**EXERCISE GOAL:** Reproduce only this span: the line containing "Keep writing the", the line containing "return self.cloth.rolled(places, turn, np.full(len(turn), up))", and every line between them, all exactly as given.
Start
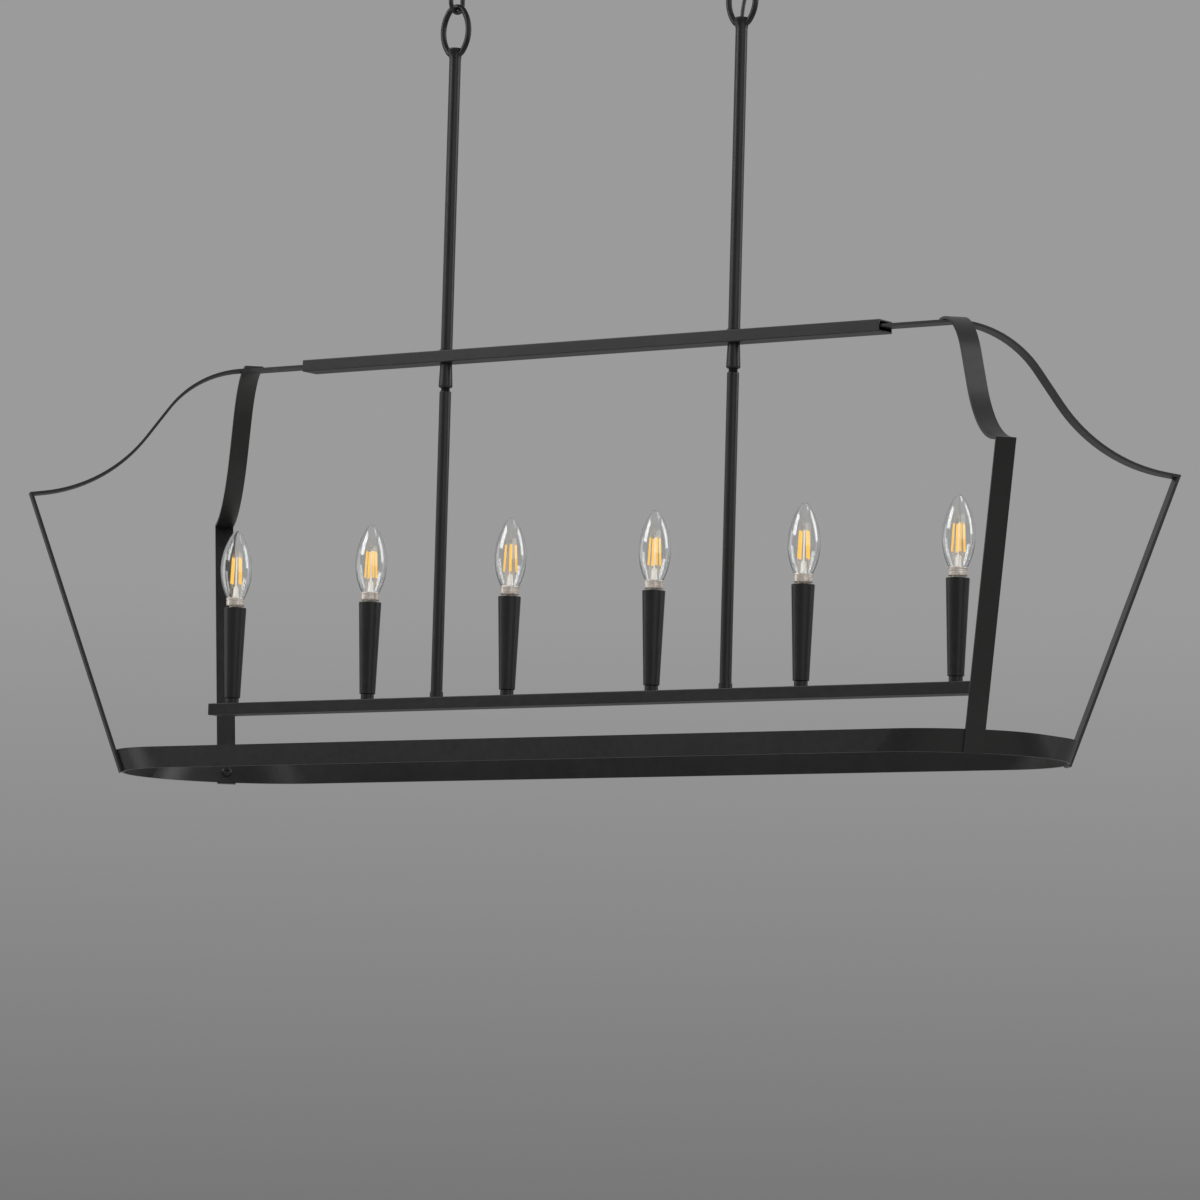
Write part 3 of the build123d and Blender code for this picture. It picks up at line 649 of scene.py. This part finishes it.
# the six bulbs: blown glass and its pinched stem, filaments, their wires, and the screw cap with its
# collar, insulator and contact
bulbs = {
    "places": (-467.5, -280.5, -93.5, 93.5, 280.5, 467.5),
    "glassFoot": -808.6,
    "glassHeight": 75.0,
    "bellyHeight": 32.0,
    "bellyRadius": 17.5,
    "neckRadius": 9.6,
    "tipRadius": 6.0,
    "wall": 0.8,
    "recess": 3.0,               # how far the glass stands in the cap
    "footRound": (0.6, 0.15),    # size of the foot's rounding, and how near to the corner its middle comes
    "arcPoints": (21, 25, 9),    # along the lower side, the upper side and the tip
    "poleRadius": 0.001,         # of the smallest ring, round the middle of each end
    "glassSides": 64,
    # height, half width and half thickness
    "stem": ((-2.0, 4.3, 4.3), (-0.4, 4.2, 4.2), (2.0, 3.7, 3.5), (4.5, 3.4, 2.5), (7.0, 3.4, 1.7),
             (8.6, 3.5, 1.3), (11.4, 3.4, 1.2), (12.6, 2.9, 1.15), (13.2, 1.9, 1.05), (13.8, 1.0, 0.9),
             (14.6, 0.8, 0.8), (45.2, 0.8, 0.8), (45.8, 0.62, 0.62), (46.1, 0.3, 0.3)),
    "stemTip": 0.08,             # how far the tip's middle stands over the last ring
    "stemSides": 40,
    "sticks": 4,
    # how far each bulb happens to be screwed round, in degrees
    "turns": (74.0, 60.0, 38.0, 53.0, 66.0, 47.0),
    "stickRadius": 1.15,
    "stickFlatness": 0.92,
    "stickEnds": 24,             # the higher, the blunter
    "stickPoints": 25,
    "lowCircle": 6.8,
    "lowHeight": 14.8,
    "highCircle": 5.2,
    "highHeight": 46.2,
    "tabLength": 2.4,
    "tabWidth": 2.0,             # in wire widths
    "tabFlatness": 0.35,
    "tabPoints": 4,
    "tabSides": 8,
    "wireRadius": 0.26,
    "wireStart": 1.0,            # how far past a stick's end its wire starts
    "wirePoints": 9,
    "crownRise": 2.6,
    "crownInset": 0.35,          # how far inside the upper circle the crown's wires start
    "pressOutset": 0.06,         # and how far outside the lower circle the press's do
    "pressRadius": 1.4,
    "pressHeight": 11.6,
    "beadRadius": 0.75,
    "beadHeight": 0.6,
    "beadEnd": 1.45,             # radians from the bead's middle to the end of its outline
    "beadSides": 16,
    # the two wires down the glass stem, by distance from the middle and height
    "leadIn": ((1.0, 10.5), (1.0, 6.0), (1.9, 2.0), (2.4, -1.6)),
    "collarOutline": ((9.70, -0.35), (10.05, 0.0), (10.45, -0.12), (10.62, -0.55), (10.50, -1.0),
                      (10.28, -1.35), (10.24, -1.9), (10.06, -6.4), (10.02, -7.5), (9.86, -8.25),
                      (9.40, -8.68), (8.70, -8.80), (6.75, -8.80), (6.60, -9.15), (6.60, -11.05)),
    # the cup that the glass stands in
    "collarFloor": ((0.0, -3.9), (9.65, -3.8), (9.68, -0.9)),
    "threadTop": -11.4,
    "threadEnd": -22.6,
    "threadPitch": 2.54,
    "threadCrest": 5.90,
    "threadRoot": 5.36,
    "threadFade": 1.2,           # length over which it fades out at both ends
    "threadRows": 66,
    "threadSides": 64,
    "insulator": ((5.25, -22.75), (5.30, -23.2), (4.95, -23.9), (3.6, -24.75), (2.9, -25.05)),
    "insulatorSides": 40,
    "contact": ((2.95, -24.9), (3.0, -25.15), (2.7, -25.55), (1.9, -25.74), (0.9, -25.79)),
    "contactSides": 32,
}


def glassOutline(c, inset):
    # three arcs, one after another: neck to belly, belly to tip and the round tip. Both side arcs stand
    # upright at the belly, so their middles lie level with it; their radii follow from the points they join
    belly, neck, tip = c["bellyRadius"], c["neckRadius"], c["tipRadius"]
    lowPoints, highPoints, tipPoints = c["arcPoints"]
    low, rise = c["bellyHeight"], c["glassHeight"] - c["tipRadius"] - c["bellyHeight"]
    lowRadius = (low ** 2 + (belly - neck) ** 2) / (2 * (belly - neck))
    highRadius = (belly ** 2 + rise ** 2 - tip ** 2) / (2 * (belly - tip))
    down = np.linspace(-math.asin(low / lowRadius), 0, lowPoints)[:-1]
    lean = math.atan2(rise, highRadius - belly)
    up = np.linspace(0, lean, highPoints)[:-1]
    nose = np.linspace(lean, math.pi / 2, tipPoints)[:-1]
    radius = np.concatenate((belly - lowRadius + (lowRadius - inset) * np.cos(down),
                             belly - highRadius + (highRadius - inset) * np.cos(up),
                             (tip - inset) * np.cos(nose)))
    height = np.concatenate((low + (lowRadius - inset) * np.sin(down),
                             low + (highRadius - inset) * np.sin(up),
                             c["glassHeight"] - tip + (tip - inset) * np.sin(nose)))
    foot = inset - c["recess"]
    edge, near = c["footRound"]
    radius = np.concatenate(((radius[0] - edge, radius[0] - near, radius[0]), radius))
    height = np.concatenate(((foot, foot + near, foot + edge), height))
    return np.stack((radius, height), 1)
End
Start
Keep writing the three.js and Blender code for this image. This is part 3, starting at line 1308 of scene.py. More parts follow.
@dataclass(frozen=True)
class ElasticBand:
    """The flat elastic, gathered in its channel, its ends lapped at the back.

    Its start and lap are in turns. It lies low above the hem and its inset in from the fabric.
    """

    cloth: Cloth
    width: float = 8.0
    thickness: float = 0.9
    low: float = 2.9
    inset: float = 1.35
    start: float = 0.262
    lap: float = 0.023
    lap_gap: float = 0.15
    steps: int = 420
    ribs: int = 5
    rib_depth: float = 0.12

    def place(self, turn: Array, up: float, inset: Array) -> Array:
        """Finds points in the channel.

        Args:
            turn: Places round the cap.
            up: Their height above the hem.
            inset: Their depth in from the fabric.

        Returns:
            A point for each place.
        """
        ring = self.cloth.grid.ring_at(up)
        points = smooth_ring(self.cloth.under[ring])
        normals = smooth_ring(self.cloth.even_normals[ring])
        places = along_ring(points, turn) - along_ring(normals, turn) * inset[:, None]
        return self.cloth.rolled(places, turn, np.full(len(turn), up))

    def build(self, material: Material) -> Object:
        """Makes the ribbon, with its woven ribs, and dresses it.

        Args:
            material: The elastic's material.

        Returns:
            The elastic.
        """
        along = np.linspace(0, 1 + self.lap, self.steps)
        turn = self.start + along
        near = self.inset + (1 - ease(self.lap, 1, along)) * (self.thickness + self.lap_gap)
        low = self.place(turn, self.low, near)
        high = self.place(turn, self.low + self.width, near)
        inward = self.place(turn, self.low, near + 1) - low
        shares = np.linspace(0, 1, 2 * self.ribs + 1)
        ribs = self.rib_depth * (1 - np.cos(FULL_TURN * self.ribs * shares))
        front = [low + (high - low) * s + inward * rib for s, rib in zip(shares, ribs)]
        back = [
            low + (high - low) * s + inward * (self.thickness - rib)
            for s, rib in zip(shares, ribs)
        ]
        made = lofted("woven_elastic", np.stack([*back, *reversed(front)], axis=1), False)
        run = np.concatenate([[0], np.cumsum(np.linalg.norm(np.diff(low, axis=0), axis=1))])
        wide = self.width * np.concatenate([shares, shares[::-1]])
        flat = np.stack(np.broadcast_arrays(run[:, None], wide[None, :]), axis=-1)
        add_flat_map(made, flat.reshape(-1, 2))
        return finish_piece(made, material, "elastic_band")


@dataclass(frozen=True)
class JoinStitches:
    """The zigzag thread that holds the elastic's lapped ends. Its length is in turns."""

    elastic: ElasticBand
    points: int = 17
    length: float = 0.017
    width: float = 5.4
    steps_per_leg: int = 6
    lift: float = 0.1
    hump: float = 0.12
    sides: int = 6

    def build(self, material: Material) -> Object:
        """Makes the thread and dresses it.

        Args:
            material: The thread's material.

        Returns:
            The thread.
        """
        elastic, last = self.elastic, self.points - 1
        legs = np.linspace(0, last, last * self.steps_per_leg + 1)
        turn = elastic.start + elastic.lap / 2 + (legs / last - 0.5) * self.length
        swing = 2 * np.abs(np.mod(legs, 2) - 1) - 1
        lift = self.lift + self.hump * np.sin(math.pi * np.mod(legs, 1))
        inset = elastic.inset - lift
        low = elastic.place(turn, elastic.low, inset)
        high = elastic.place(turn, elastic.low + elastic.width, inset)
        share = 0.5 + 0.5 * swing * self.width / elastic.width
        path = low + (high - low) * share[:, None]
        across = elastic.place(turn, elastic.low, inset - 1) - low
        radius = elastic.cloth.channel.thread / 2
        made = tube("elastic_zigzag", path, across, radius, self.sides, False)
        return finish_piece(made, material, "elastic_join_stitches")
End
**ANSWER BELOW:**
Keep writing the three.js and Blender code for this image. This is part 3, starting at line 1308 of scene.py. More parts follow.
@dataclass(frozen=True)
class ElasticBand:
    """The flat elastic, gathered in its channel, its ends lapped at the back.

    Its start and lap are in turns. It lies low above the hem and its inset in from the fabric.
    """

    cloth: Cloth
    width: float = 8.0
    thickness: float = 0.9
    low: float = 2.9
    inset: float = 1.35
    start: float = 0.262
    lap: float = 0.023
    lap_gap: float = 0.15
    steps: int = 420
    ribs: int = 5
    rib_depth: float = 0.12

    def place(self, turn: Array, up: float, inset: Array) -> Array:
        """Finds points in the channel.

        Args:
            turn: Places round the cap.
            up: Their height above the hem.
            inset: Their depth in from the fabric.

        Returns:
            A point for each place.
        """
        ring = self.cloth.grid.ring_at(up)
        points = smooth_ring(self.cloth.under[ring])
        normals = smooth_ring(self.cloth.even_normals[ring])
        places = along_ring(points, turn) - along_ring(normals, turn) * inset[:, None]
        return self.cloth.rolled(places, turn, np.full(len(turn), up))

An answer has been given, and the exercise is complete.